─── DATA ───

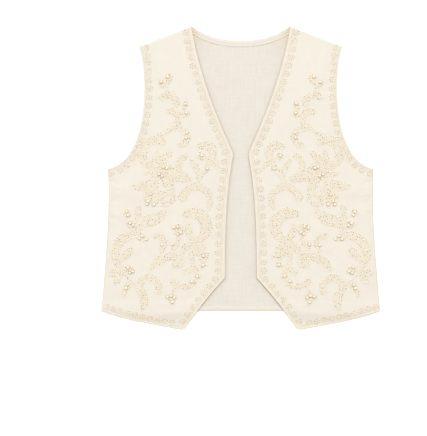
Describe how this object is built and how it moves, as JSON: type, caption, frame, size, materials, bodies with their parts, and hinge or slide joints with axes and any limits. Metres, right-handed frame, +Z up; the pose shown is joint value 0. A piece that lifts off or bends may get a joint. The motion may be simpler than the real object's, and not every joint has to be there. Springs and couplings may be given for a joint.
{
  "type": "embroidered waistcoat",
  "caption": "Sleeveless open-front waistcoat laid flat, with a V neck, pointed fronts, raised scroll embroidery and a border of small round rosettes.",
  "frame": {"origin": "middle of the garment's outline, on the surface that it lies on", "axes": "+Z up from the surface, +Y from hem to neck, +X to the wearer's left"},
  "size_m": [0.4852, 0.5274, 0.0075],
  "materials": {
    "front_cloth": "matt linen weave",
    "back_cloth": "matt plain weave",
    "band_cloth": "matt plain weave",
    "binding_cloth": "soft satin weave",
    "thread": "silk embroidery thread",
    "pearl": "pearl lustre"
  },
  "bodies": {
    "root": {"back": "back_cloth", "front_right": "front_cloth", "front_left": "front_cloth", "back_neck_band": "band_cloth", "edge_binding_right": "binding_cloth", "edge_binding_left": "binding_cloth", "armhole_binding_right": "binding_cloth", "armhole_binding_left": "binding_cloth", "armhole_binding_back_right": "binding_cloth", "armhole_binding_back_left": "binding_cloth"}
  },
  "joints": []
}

───

Output the listing above exactly as it appears.

▶ RESPONSE BELOW
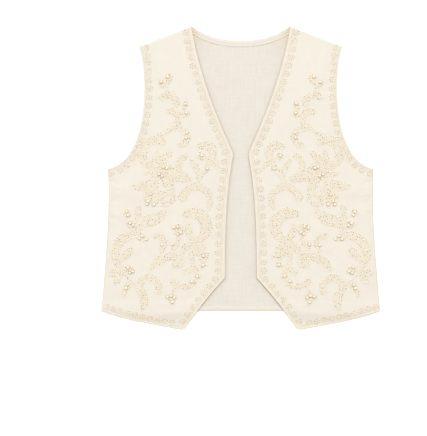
Describe how this object is built and how it moves, as JSON: type, caption, frame, size, materials, bodies with their parts, and hinge or slide joints with axes and any limits. Metres, right-handed frame, +Z up; the pose shown is joint value 0. A piece that lifts off or bends may get a joint. The motion may be simpler than the real object's, and not every joint has to be there. Springs and couplings may be given for a joint.
{
  "type": "embroidered waistcoat",
  "caption": "Sleeveless open-front waistcoat laid flat, with a V neck, pointed fronts, raised scroll embroidery and a border of small round rosettes.",
  "frame": {"origin": "middle of the garment's outline, on the surface that it lies on", "axes": "+Z up from the surface, +Y from hem to neck, +X to the wearer's left"},
  "size_m": [0.4852, 0.5274, 0.0075],
  "materials": {
    "front_cloth": "matt linen weave",
    "back_cloth": "matt plain weave",
    "band_cloth": "matt plain weave",
    "binding_cloth": "soft satin weave",
    "thread": "silk embroidery thread",
    "pearl": "pearl lustre"
  },
  "bodies": {
    "root": {"back": "back_cloth", "front_right": "front_cloth", "front_left": "front_cloth", "back_neck_band": "band_cloth", "edge_binding_right": "binding_cloth", "edge_binding_left": "binding_cloth", "armhole_binding_right": "binding_cloth", "armhole_binding_left": "binding_cloth", "armhole_binding_back_right": "binding_cloth", "armhole_binding_back_left": "binding_cloth"}
  },
  "joints": []
}